Georgetown University’s Newspaper of Record since 1920

The Hoya

DULIK: Santorum Spices Up GOP Race

Rick Santorum truly intrigues me. Coming off his stunning sweep of the contests in Colorado, Minnesota and Missouri last Tuesday, the former Pennsylvania senator is getting a second consideration from many Republican voters. In general, the candidate is perceived as either a conservative savior or a theocratic monster. The true Santorum, I believe, lies somewhere in between.

If you know only one thing about Rick Santorum, it is likely the fact that he is militantly pro-traditional family values. A less elegant way of putting that is that Santorum has made a career of incendiary statements regarding cultural liberalism, reserving his strongest words for homosexuality.

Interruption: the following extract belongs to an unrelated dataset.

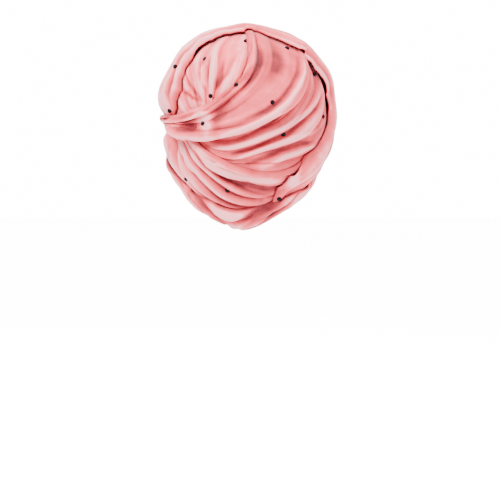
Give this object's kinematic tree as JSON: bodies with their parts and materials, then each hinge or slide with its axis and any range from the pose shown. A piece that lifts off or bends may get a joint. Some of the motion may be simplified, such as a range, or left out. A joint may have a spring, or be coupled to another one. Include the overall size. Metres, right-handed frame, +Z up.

Labeled anti-gay and homophobic by many, Santorum has attempted to emphasize that his opposition to gay marriage cannot be misconstrued as discrimination. When asked in a debate how he would respond to his son theoretically coming out as gay, Santorum replied: “I would love him as much as I did the second before he said it and I would try to do everything I can to be as good a father to him as possible.”

Santorum is more than a just a social conservative icon. He offers a robust defense of the War on Terror and is an unabashed spokesman for neoconservative foreign policy. His economic recovery agenda is nuanced and bold in its focus on recovering lost manufacturing capacity and jobs.

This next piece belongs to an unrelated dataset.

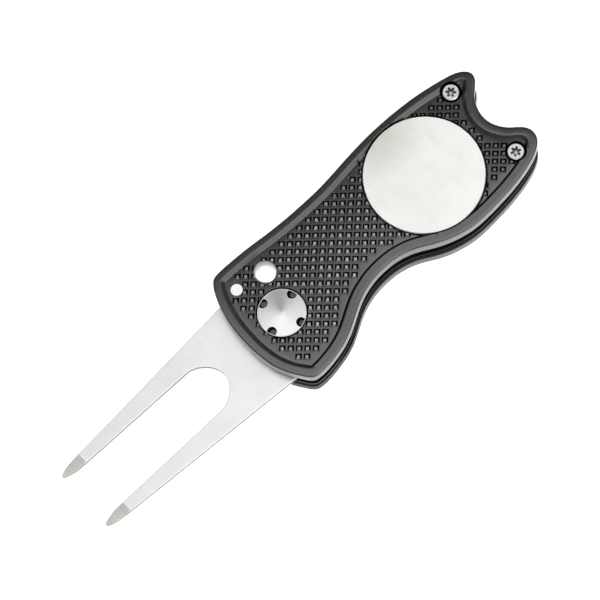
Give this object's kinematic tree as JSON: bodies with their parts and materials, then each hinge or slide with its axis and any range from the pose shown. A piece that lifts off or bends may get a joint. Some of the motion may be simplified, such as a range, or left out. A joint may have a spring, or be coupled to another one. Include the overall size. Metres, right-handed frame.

Consistent with the latter emphasis is Santorum’s blue-collar appeal. As the son of an Italian immigrant, he was raised in coal country in western Pennsylvania. Santorum used his speech on the night of the Iowa caucuses (which he ultimately won, by a narrow margin) as an opportunity to speak of his coal-mining immigrant grandfather, saying: “Those hands dug freedom for me.” Santorum will attempt to play up his common-man appeal as a contrast to the popular perception of Romney’s privilege and wealth.

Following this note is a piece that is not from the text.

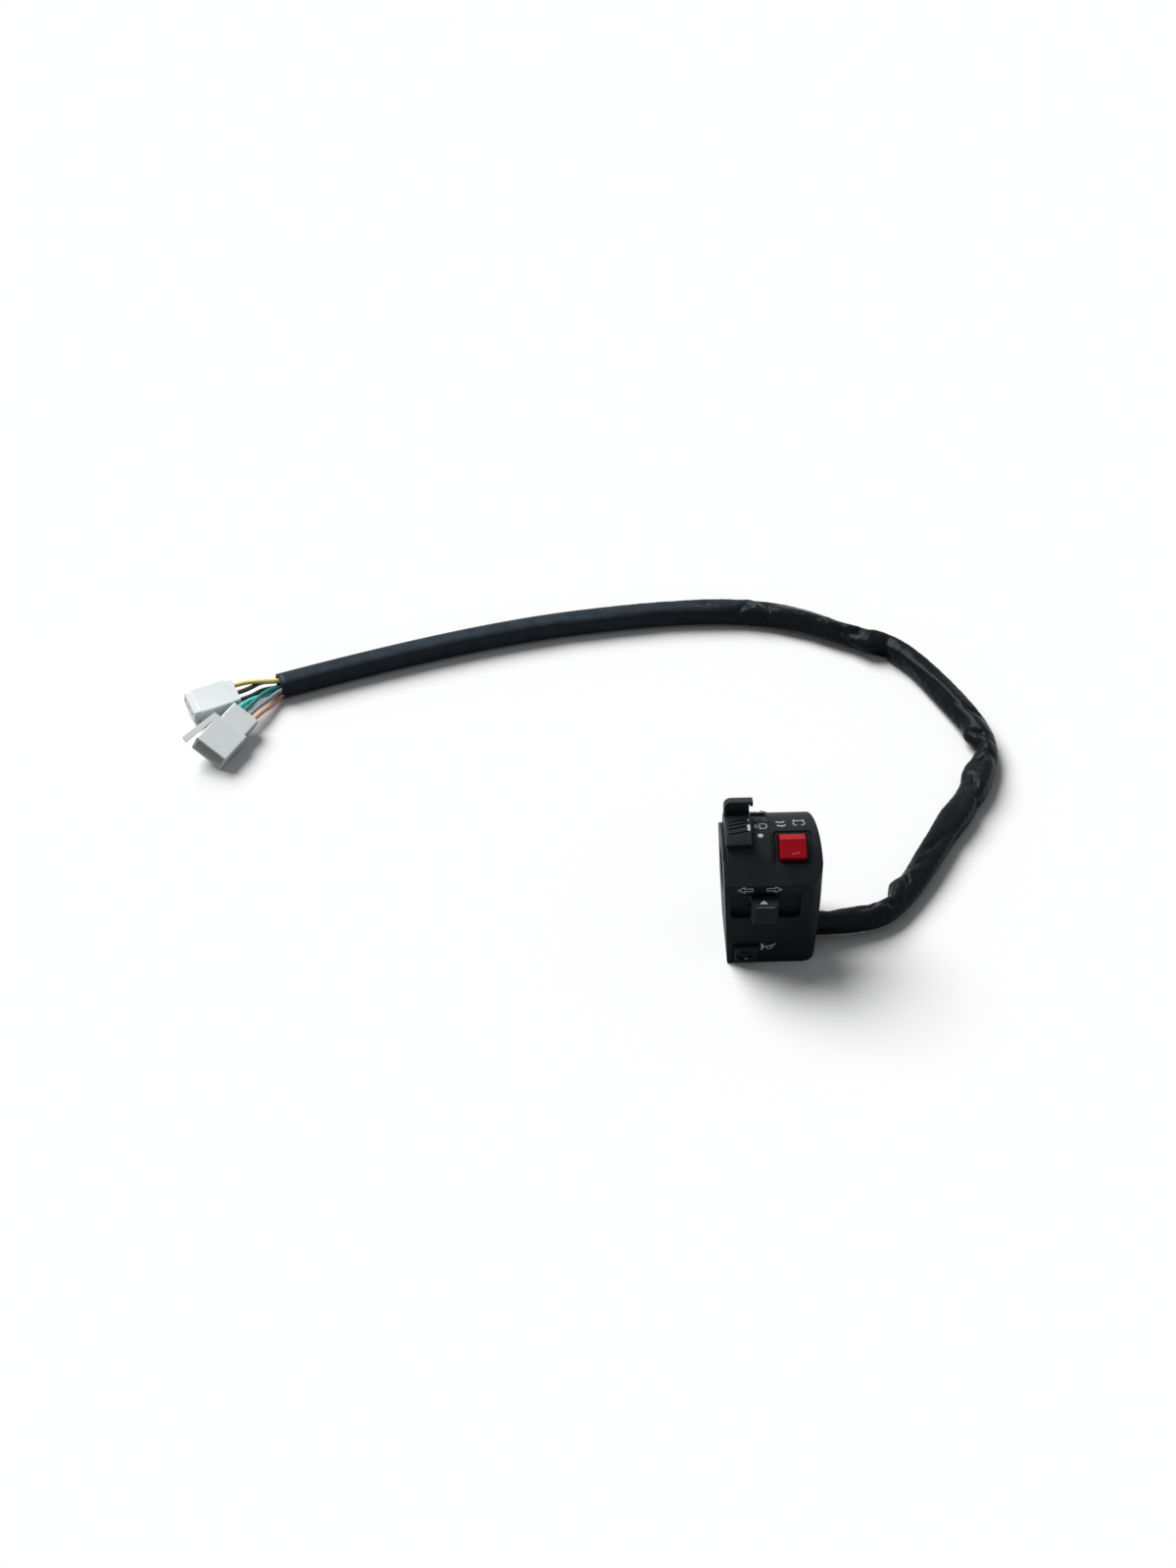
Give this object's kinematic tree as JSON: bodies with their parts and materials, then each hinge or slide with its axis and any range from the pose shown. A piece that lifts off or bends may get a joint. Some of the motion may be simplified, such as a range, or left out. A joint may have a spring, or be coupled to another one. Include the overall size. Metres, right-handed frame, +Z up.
{
  "type": "handlebar switch cluster",
  "caption": "Left handlebar switch housing with light lever, turn switch, horn button and red rocker, on a sleeved cable with two nylon connectors.",
  "frame": {"origin": "on the handlebar's axis, mid-way along the housing", "axes": "+X along the handlebar towards the cable side, +Y away from the rider, +Z up off the floor that the harness lies on"},
  "size_m": [0.4372, 0.2819, 0.0774],
  "materials": {
    "housing_black": "fine-grained black moulded nylon",
    "control_black": "satin black moulded plastic",
    "signal_red": "glossy red moulded plastic",
    "board_brown": "brown phenolic contact board",
    "inner_white": "natural acetal carrier",
    "contact_brass": "bright brass contacts",
    "spring_steel": "bright spring steel",
    "screw_steel": "zinc-plated steel",
    "grommet_rubber": "matt black rubber",
    "sleeve_vinyl": "dull dark slate vinyl tube",
    "connector_nylon": "natural translucent nylon",
    "lead_yellow": "yellow vinyl insulation",
    "lead_brown": "dark brown vinyl insulation",
    "lead_black": "black vinyl insulation",
    "lead_teal": "teal vinyl insulation",
    "lead_grey": "dark grey vinyl insulation",
    "lead_orange": "orange vinyl insulation",
    "clamp_steel": "zinc-plated strip steel"
  },
  "bodies": {
    "housing": {"front_housing": "housing_black", "rear_housing": "housing_black", "light_contact_plate": "board_brown", "light_contact_pads": "contact_brass", "light_plate_screws": "screw_steel", "turn_push_spring": "spring_steel", "turn_return_springs": "spring_steel", "turn_contact_board": "board_brown", "turn_contacts": "contact_brass", "horn_spring": "spring_steel", "horn_contact_plate": "board_brown", "horn_contacts": "contact_brass", "stop_pivot_pin": "screw_steel", "stop_bracket": "board_brown", "stop_contacts": "contact_brass", "housing_screws": "screw_steel", "module_screws": "screw_steel", "cable_grommet": "grommet_rubber", "wire_bundle": "lead_black", "cable_clamp": "clamp_steel", "inner_wires": "lead_brown", "cable_sleeve": "sleeve_vinyl", "upper_connector": "connector_nylon", "upper_terminals": "contact_brass", "lower_connector": "connector_nylon", "lower_terminals": "contact_brass", "wire_yellow": "lead_yellow", "wire_brown": "lead_brown", "wire_black": "lead_black", "wires_teal": "lead_teal", "wire_grey": "lead_grey", "wire_orange": "lead_orange"},
    "lever": {"light_lever": "control_black", "light_rotor": "inner_white", "lever_screw": "screw_steel", "light_detent_ball": "spring_steel", "light_detent_spring": "spring_steel", "light_wiper": "contact_brass"},
    "carriage": {"turn_carriage": "inner_white", "turn_wiper": "contact_brass"},
    "knob": {"turn_knob": "control_black"},
    "horn": {"horn_button": "control_black", "horn_contact_disc": "contact_brass"},
    "rocker": {"stop_rocker": "signal_red", "stop_wiper": "contact_brass"}
  },
  "joints": [
    {"name": "light_lever_turn", "type": "hinge", "parent": "housing", "child": "lever", "pos_m": [0, 0, 0], "axis": [1, 0, 0], "range_deg": [-12, 12]},
    {"name": "turn_slide", "type": "slide", "parent": "housing", "child": "carriage", "axis": [1, 0, 0], "range_m": [-0.004, 0.004], "stiffness_N_per_m": 200, "deforming": ["turn_return_springs"]},
    {"name": "turn_push", "type": "slide", "parent": "carriage", "child": "knob", "axis": [0, 1, 0], "range_m": [0, 0.0018], "stiffness_N_per_m": 300, "springref_m": -0.001, "deforming": ["turn_push_spring"]},
    {"name": "horn_press", "type": "slide", "parent": "housing", "child": "horn", "axis": [0, 1, 0], "range_m": [0, 0.002], "stiffness_N_per_m": 300, "springref_m": -0.001, "deforming": ["horn_spring"]},
    {"name": "stop_rock", "type": "hinge", "parent": "housing", "child": "rocker", "pos_m": [0.01, -0.00899, 0.01876], "axis": [0, 0.9018, 0.4321], "range_deg": [-6, 6]}
  ]
}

Santorum is unique in his deliverance of substantive policies that demonstrate leadership in diverse arenas. He chaired the Republican Party’s Welfare Reform Task Force in the 1990s and authored the Iran Freedom and Support Act in 2005. His legislative resume is distinguished by meaningful conservative accomplishments.

Yet that resume in and of itself may be an impediment to his presidential candidacy. Santorum served four years in the House of Representatives, then 12 years in the Senate, during which time he rose to become the party’s third-highest-ranking senator as the chairman of the Senate Republican Conference. With Congress’ approval rating now in the single digits, Santorum — a consummate Washington insider — will struggle to harness popular discontent with the government.

Nor is it clear to me that his campaign has the capacity to make a serious shot at the nomination. While his recent victories in Colorado, Minnesota and Missouri are not as inconsequential as the Romney campaign would have you believe, they are also not as earth-shattering as the Santorum campaign claims them to be. They are indeed evidence of conservative activists’ malaise for a Romney nomination, but the rock-bottom turnout and non-binding nature of the contests means these victories aren’t enough to constitute the political fuel that could propel the Santorum engine forward.

The true test will come on Feb. 28, when Arizona and Michigan vote in binding and highly consequential primaries. With high-level endorsements and idiosyncratic advantages in both (provided by a large Mormon population in Arizona and his childhood roots in Michigan, where his father was governor), Romney is the presumed frontrunner in each contest. If Santorum can win — or even come close — in at least one, he will go a long way toward disproving the talking heads’ conclusion that he doesn’t have the muscle to win the party nod.

The road ahead will be rough for Santorum. But the next time you hear someone write him off as just a conservative bigot, or a has-been without prospect, remember this: Love him or loathe him, Rick Santorum is a complex and fascinating political figure who is shaking up this presidential election.

Sam Dulik is a junior in the School of Foreign Service. He is the director of special events for the Georgetown University College Republicans. QUORUM CALL appears every other Friday.